In 1995, Meyerowitz produced and directed his first film, Pop. It came into being as spontaneously as a street photograph when Meyerowitz heard his father say, “the trouble with me is, I never get to the point where I get to the point!” In an instant he recognized that his father was lost and asking for help. The result is an intimate diary of a three-week road trip he made with his son, Sasha, and his father, Hy. This odyssey’s central character is an unpredictable, streetwise and witty 87- year-old with Alzheimer’s. It is both an open-eyed look at aging and a meditation on the significance of memory.
During sixty years of making photographs, Meyerowitz has consistently turned toward greater simplification. The Elements, an ongoing body of work begun in 2007, is an examination of the four phenomena that govern our lives and a search for a new way of describing their power. His works, still lives, are a departure from everything he has done before. He uses found objects; cast offs, which he places in a makeshift, theater-like space, ‘Teatrino’ he calls it, and finds himself giving them a second life. His interest in still lives developed into two projects photographing objects from the studios of Paul Cézanne and Giorgio Morandi.

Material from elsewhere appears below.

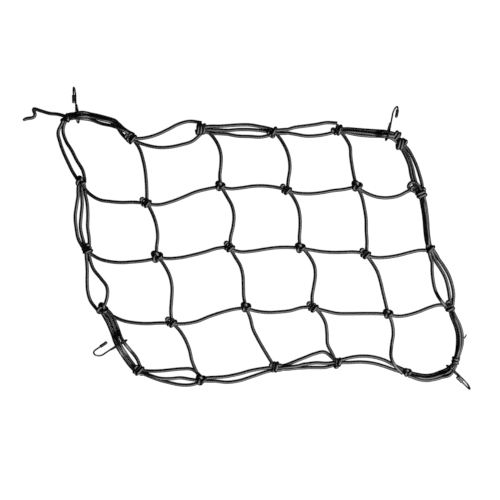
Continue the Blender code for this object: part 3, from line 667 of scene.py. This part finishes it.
@dataclass
class WireHook:
    """One hook: a wire bent into a closed eye, a shank and an open J, with a sleeve on its tip.

    It was bent by hand, so that no two are alike. The eye's far end is at x, y. The shank points
    in a direction and comes down from the bundle at a slope, and the tip and the eye lean to the
    left of it by some degrees.
    """

    name: str
    x: float
    y: float
    direction: float
    slope: float
    shank: float
    tip: float
    tip_lean: float
    eye_lean: float
    wire_diameter: float = 2.0
    leg_spacing: float = 13.0
    eye_curve: tuple = ((22.0, -2.1), (21.1, -5.2), (17.2, -7.6), (11.0, -9.6), (5.0, -11.3),
                        (1.5, -9.5), (0.0, -5.2), (1.2, -1.7), (5.0, 0.0))
    eye_steps: int = 16
    eye_under: int = 9
    sleeve_length: float = 10.5
    sleeve_radius: float = 1.9
    sleeve_beyond: float = 1.8
    sleeve_play: float = 0.06
    sleeve_waist: float = 0.10
    sleeve_lip: float = 0.35
    sleeve_sides: int = 32
    bend_steps: int = 7
    finer: int = 4
    wire_step: float = 0.6
    wire_sides: int = 16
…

Meyerowitz is a recipient of both the NEA and NEH awards. He was the only photographer to gain unrestricted access to Ground Zero after 9/11, which produced a body of work that led Meyerowitz to represent the United States at the Venice Biennale for Architecture in 2002. His work is in the collections of The Metropolitan Museum of Art, The Whitney Museum of American Art, MoMA, Tate Modern, The Victoria & Albert Museum, The Boston Museum of Fine Arts, The Art Institute of Chicago, Centre Pompidou, Rijksmuseum, Stedelijk Museum and others worldwide. Meyerowitz lives and works in London and New York.